La familia de Alba Paéz tenía cabras también y ella aún recuerda cuando le dejaron el encargo de cuidar de una de ellas. "Échale de comer", le dijo su madre antes de irse a Lanzarote. Ella le puso el saco entero, la cabra se empanchó "y murió jarta". "Parece que la estoy viendo, mi madre dándole agua pasote y la cabra solo decía beeee". Margucha asegura que hambre nunca pasó pero "falta de cosas sí". "Si una quería comprarse un trajito para la fiesta no había", explica con lástima. De los mismos festejos habla Mariano Morales Morales, "el hombre de las tres emes", quien cada verano sienta sus ochenta y tantos en uno de los bancos de La Caleta. "Nos enterábamos de que había fiesta porque izaban la bandera española en el local", recuerda con picardía. Aunque la mejor celebración que se gozó en la isla fue la de su boda, "con cholas y debajo de aquellas palmeras", explica señalando a un saliente de rocas. Habla de cómo pasaban las horas "desnudos, esperando a que se secase la única camiseta rota" que tenían, donde jugar a la almendra (la baraja) o a la marreta (parecido a la bola canaria) era la mejor manera de no contar las horas.

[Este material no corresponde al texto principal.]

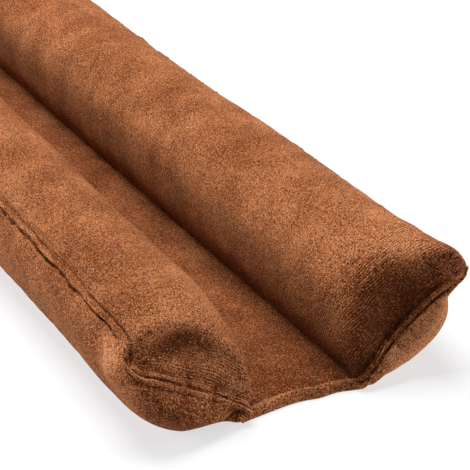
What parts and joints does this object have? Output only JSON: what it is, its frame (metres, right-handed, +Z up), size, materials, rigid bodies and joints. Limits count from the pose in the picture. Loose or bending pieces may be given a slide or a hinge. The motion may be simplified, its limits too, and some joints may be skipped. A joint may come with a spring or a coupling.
{
  "type": "draught excluder",
  "caption": "Door draught excluder: two stuffed plush rolls joined by a flat web that lies on the floor under a door.",
  "frame": {"origin": "middle of the underside, at floor level", "axes": "+Z up, +Y along the rolls, +X from the left roll to the right roll"},
  "size_m": [0.1516, 0.9038, 0.0546],
  "materials": {
    "plush": "short rust-brown pile with a soft sheen"
  },
  "bodies": {
    "root": {"roll_left": "plush", "roll_right": "plush", "web": "plush"}
  },
  "joints": []
}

"No teníamos reloj, ¡yo qué iba a saber cuánto se tardaba en subir el Risco!", exclama Tomasa. El camino de los gracioseros era un recorrido montaña arriba por el Risco de Famara en Lanzarote. Un terreno empinado que las mujeres subían a pie para vender el pescado en la isla vecina. Aunque el trayecto servía también para otros derroteros. "Moría la gente y se subía el Risco con el muerto a cuestas para enterrarlo en Haría. Ahora ya hay cementerio", explica Margucha. "No lloré yo poco subiéndolo con los niños malos", se lamenta Guadalupe.

Ya no viajan con el sombrero graciosero, que ahora se ve más en las fotografías antiguas que en las calles. Las televisiones no se cargan con batería y las pocas luces que iluminan las calles no son faroles de petróleo traídos de Cabo Blanco y en el palo del Cabildo (banco para sentarse) se habla ahora de la visita de María Lapiedra a la isla. Como dice Jorge Hernández, La Graciosa ya no es lo que era. Y por eso en el restaurante Enriqueta suena música típica mientras la voz cantante del directo grita "¡Viva Canarias, que ya somos ocho!".